1. The Append-Only Partitioned Log Beginner

Let us pin down the abstraction precisely, because its power comes from how little it does. A partition is a sequence of records $r_0, r_1, r_2, \ldots$ where record $r_j$ sits at offset $j$. The only write operation is append: a producer hands the broker a record, the broker places it at the current tail offset, and that offset never changes again. The only read operation is a forward scan: a consumer says "give me records from offset $j$ onward," and the broker returns $r_j, r_{j+1}, \ldots$ up to whatever has been written. There is no update in place and no random insertion. A record at offset $j$ means the same thing forever, which is what lets two consumers reading the same partition at different times agree on what happened and in what order.

Partitioning is how the log scales out across machines, and it is the same partitioning idea introduced for distributed systems generally in Section 2.3. A single append-only sequence on one broker can absorb only so many writes per second and store only so many bytes.

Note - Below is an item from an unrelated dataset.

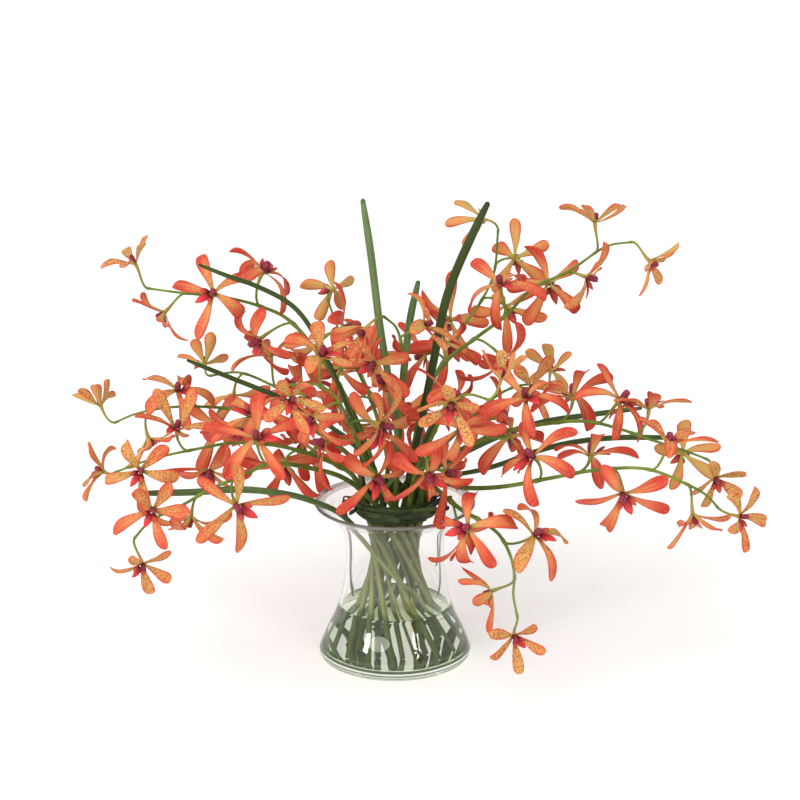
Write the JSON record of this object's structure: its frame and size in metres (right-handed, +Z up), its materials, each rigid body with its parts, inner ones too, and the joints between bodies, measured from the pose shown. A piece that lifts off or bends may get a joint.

Splitting a topic into $K$ partitions spreads both the write load and the storage across $K$ brokers, so the topic's total throughput grows roughly linearly with $K$. The cost of that split is the cost we have been paying throughout this book: ordering is now guaranteed only within a partition, not across the whole topic. Records in partition 0 and records in partition 1 have no defined relative order, because they live on different machines that never coordinate on a global clock.

The producer therefore faces a choice with real consequences: which partition does a given record go to? The standard rule is to hash a record's key and take the result modulo the partition count,

$$\text{partition}(r) = \operatorname{hash}(\text{key}(r)) \bmod K,$$

so that all records sharing a key land in the same partition and thus stay in order relative to each other. If the key is a user id, every event for one user is totally ordered, even though events for different users may be interleaved arbitrarily across partitions. This is exactly the right tradeoff for AI workloads: a feature pipeline almost always needs per-entity order (a user's clicks in sequence, a sensor's readings in sequence) and rarely needs a single global order over millions of unrelated entities. We choose the key to match the unit of order the model actually consumes.

Key Insight: The Log Stores Order, Not State

A queue forgets a message once it is delivered; a database remembers only the latest value. A log does neither. It remembers the full ordered history of appends and lets each reader choose its own position in that history. That single decision (store the sequence, externalize the read position as an offset the consumer owns) is what gives the log all four of its superpowers at once: per-partition ordering, replay, producer-consumer decoupling, and a clean unit of replication. Everything else in this section is a consequence of storing order rather than state.

2. Why the Log Is Powerful: Order, Replay, Decoupling, Durability Beginner

The first property, ordering within a partition, we have already met: because appends are placed at the tail and offsets never change, any two readers of the same partition see the same records in the same sequence. For an online model that updates on a per-user event stream, this is the difference between a coherent history and noise. The second property is replay. Because the broker keeps records after they are read and the read position lives in the consumer, a consumer can set its offset backward and re-read anything still retained. This is not an exotic feature; it is the everyday mechanism behind reprocessing a feature pipeline after fixing a bug, bootstrapping a brand-new model on historical events, and recovering a crashed consumer by resuming from its last committed offset rather than losing data.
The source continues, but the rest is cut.